The strategy is magnified for couples aiming to retire relatively early. Recent studies show that if the lower earning spouse claims benefits at the earliest possible age—currently sixty-two—the couple can save upwards of $400,000 in retirement account withdrawals (depending, of course, on their earnings records and ages). The lower earning spouse may be locked into the lowest Social Security benefit level, but the higher earning spouse can then file for spousal benefits at age sixty-six and wait to collect his or her own maximum benefit at age seventy.

While the lower earning spouse will not be able to claim his or her maximum benefit, by combining the low benefit available at age sixty-two with spousal benefits, the couple may be able to retire early—with minimal increases to withdrawals from a 401(k) or IRA that would otherwise be necessary to fund living expenses. Eventually, this strategy will increase the long-term value of the client’s tax-preferred retirement accounts because a larger amount will be left to grow within the account.

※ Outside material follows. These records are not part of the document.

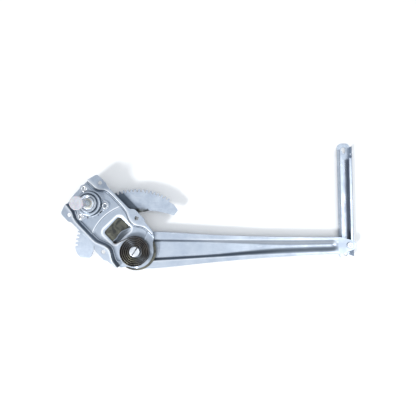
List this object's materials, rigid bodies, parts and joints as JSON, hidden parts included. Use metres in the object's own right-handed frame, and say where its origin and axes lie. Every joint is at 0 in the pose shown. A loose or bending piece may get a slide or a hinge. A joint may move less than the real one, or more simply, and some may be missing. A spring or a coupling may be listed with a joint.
{
  "type": "manual window regulator",
  "caption": "Hand-cranked car window regulator: base plate with braked spindle, toothed sector on a lift arm, counter spring and lift channel.",
  "frame": {"origin": "arm pivot axis, at the back face of the pivot stud", "axes": "+X along the lift arm at rest, +Y along the lift channel, +Z towards the hand crank and the cabin"},
  "size_m": [0.4937, 0.2102, 0.0763],
  "materials": {
    "zinc_plate": "satin zinc plating, cool blue-silver",
    "bright_steel": "bright machined steel",
    "spring_steel": "oiled dark spring steel",
    "dark_steel": "greased dark steel",
    "grey_nylon": "translucent pale grey moulding",
    "white_nylon": "natural nylon",
    "bronze": "sintered bronze"
  },
  "bodies": {
    "base": {"base_plate": "zinc_plate", "pivot_bush": "bronze", "pivot_washer": "dark_steel", "counter_spring": "spring_steel", "drum_housing": "zinc_plate", "housing_eyelet_1": "bright_steel", "housing_eyelet_2": "bright_steel", "housing_eyelet_3": "bright_steel", "spindle_bush": "white_nylon"},
    "arm": {"lift_arm": "zinc_plate", "sector_gear": "zinc_plate", "sector_rivet_1": "bright_steel", "sector_rivet_2": "bright_steel", "sector_rivet_3": "bright_steel", "pivot_stud": "bright_steel", "roller_stud": "bright_steel"},
    "spindle": {"spindle": "bright_steel", "pinion": "dark_steel", "pinion_clip": "spring_steel", "drive_plate": "dark_steel", "brake_spring": "spring_steel"},
    "cap": {"spindle_cap": "grey_nylon"},
    "roller": {"roller": "white_nylon"},
    "guide": {"guide_washer": "white_nylon"},
    "channel": {"lift_channel": "zinc_plate"}
  },
  "joints": [
    {"name": "arm_lift", "type": "hinge", "parent": "base", "child": "arm", "pos_m": [0, 0, 0], "axis": [0, 0, 1], "range_deg": [-33, 71], "deforming": ["counter_spring"]},
    {"name": "spindle_turn", "type": "hinge", "parent": "base", "child": "spindle", "pos_m": [-0.07448, 0.08128, 0], "axis": [0, 0, 1], "range_deg": [-861, 401]},
    {"name": "cap_pull", "type": "slide", "parent": "spindle", "child": "cap", "axis": [0, 0, 1], "range_m": [0, 0.025]},
    {"name": "roller_turn", "type": "hinge", "parent": "arm", "child": "roller", "pos_m": [0.3632, 0, 0], "axis": [0, 0, 1], "continuous": true},
    {"name": "channel_swivel", "type": "hinge", "parent": "arm", "child": "guide", "pos_m": [0.3632, 0, 0], "axis": [0, 0, 1], "range_deg": [-80, 45]},
    {"name": "channel_slide", "type": "slide", "parent": "guide", "child": "channel", "axis": [0, 1, 0], "range_m": [-0.147, 0.004]}
  ],
  "couplings": [
    {"joint": "spindle_turn", "follows": "arm_lift", "ratio": -12.125}
  ]
}
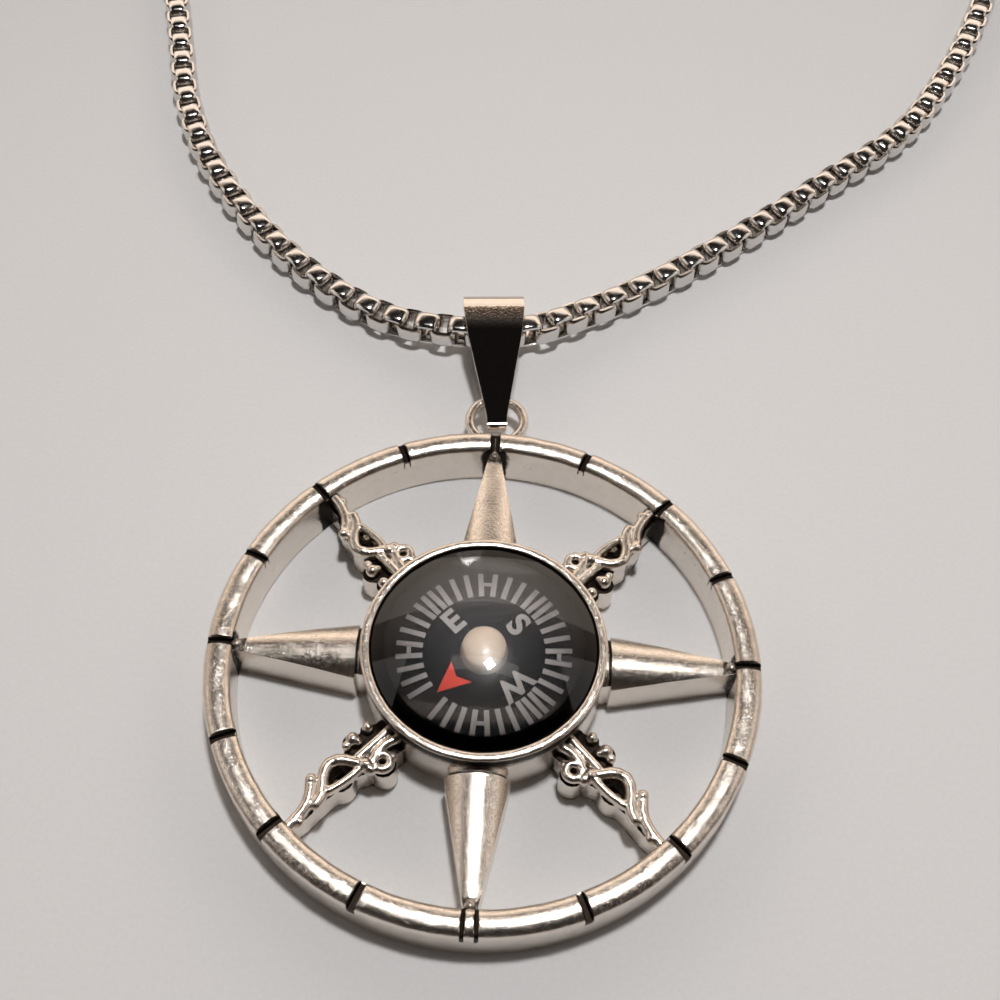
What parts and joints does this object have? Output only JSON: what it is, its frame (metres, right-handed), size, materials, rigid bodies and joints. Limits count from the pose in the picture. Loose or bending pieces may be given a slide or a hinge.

Individual taxpayers may similarly find the file and suspend strategy useful, as it can function as a sort of insurance policy. Claiming Social Security before age 70 and then suspending those benefits so that the maximum benefit level is obtainable allows your client to claim retroactive benefits from the original filing date, should circumstances change so that he requires additional income. If the client simply waited until reaching age 70 to file, only up to six months’ worth of retroactive benefits could be available.

Conclusion

Like any other planning strategy, each client’s individual circumstances will dictate how to make the most of Social Security entitlement. For many clients, however, claiming benefits at seventy may not be the most financially beneficial decision, especially if retiring early and deferring retirement account withdrawals are a priority.

See also:

About the Author
William H. Byrnes

William H. Byrnes

William Byrnes is the leader of Summit Business Media's Financial Advisory Publications, having been appointed July 1, 2010. He has been an author and editor of ten books and treatises and seventeen chapters for Lexis-Nexis, Wolters Kluwer, Thomson-Reuters, Oxford University Press, Edward Elgar, and Wilmington, as well as numerous commissioned, peer-reviewed, and law review articles. He was a Senior Manager, then Associate Director of international tax for Coopers and Lybrand, which subsequently amalgamated into PricewaterhouseCoopers, practicing in Africa, Europe, Asia, and the Caribbean.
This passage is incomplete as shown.